◆ TASK DETAILS: Pull out each line of the data that includes the word "from".

◆ INFORMATION SUPPLIED:
----

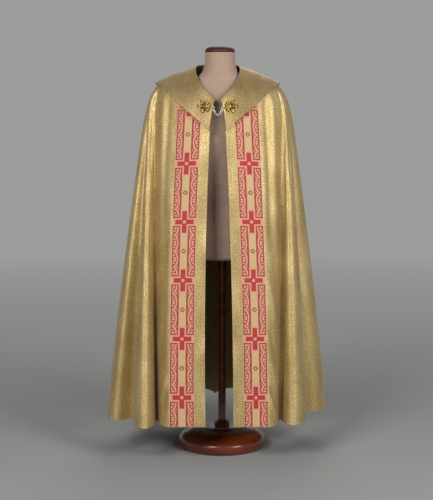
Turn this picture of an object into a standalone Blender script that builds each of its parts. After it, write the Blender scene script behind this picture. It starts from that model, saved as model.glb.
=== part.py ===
"""A cope vestment standing on a limbless dress form, at its real size.

Run it with blender --background --python part.py, or from Blender's text editor.

Units are metres and +Z is up. The floor is z = 0 and the origin is the middle of the base's
underside. The vestment's front faces -Y, so the wearer's right is at -X and the left at +X.

The cope is one sheet. It is read along columns, which run down the cloth from the neckline,
over the collar's edge, to the hem, and which go round the body from the right front edge over
the back to the left front edge. Three curves carry the columns: the neckline, the collar's
edge and the hem. Below the collar each column is a straight fall, with a rounding at the
shoulder, so that each fold starts at the shoulder and opens evenly down to the hem.
"""

import math
from collections import namedtuple

import bmesh
import bpy
import numpy as np
from mathutils import Matrix, Vector
from mathutils.bvhtree import BVHTree

# ---------------------------------------------------------------- driving dimensions

SEAM_GAP = 0.0003
BODY_CLOTH = 0.0015
ORPHREY_CLOTH = 0.0010
COLLAR_CLOTH = 0.0025

HEM_Z = 0.155
CENTRE_X = -0.018  # the cloth hangs a little to the wearer's right of the base
BORDER_WIDTH = 0.042  # plain cloth between a front edge and its orphrey
ORPHREY_WIDTH = 0.096
PANEL_WIDTH = 0.215  # a front panel at the collar's edge, up to its first fold
ORPHREY_UNDER_COLLAR = 0.20  # how far the orphrey runs up below the collar, in collar widths
COLLAR_OVERHANG = 0.004  # the collar's edge goes this far past the body's own points
COLLAR_LIFT = 0.009  # how far its free edge stands off the cloth
FRONT_TIP_LIFT = 0.004  # what the two front tips stand off beyond that
HEM_CLEAR = 0.002  # the orphreys end this far above the hem

SHOULDER_FADE = 0.030  # the share of a fall over which the shoulder's rounding builds up

Point = namedtuple("Point", "name x y z")

# One side of the neckline and of the collar's edge, front to back. x is measured outwards
# from the cloth's centre line, and both sides are alike.
NECKLINE = [
    Point("foot of the V", 0.0125, -0.160, 1.436),
    Point("V, middle", 0.0600, -0.110, 1.484),
    Point("V, top", 0.0815, -0.060, 1.524),
    Point("side of neck", 0.0870, -0.004, 1.560),
    Point("behind the neck", 0.0650, 0.056, 1.570),
    Point("centre back", 0.0000, 0.084, 1.574),
]
COLLAR_EDGE = [
    Point("front tip", 0.0310, -0.170, 1.312),
    Point("orphrey, inner edge", 0.0660, -0.160, 1.346),
    Point("orphrey, outer edge", 0.1580, -0.113, 1.419),
    Point("panel end", 0.2260, -0.046, 1.480),
    Point("shoulder tip", 0.2420, -0.010, 1.490),
    Point("behind the shoulder", 0.2330, 0.050, 1.476),
    Point("shoulder blade", 0.1780, 0.110, 1.428),
    Point("back", 0.0950, 0.142, 1.392),
    Point("centre back", 0.0000, 0.150, 1.380),
]
SHOULDER_CROWN = 0.006  # how far the cloth bows up between the neckline and the collar's edge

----

◆ THE REPLY:
Turn this picture of an object into a standalone Blender script that builds each of its parts. After it, write the Blender scene script behind this picture. It starts from that model, saved as model.glb.
Run it with blender --background --python part.py, or from Blender's text editor.
The cope is one sheet. It is read along columns, which run down the cloth from the neckline,
over the collar's edge, to the hem, and which go round the body from the right front edge over
from collections import namedtuple
from mathutils import Matrix, Vector
from mathutils.bvhtree import BVHTree
# from the cloth's centre line, and both sides are alike.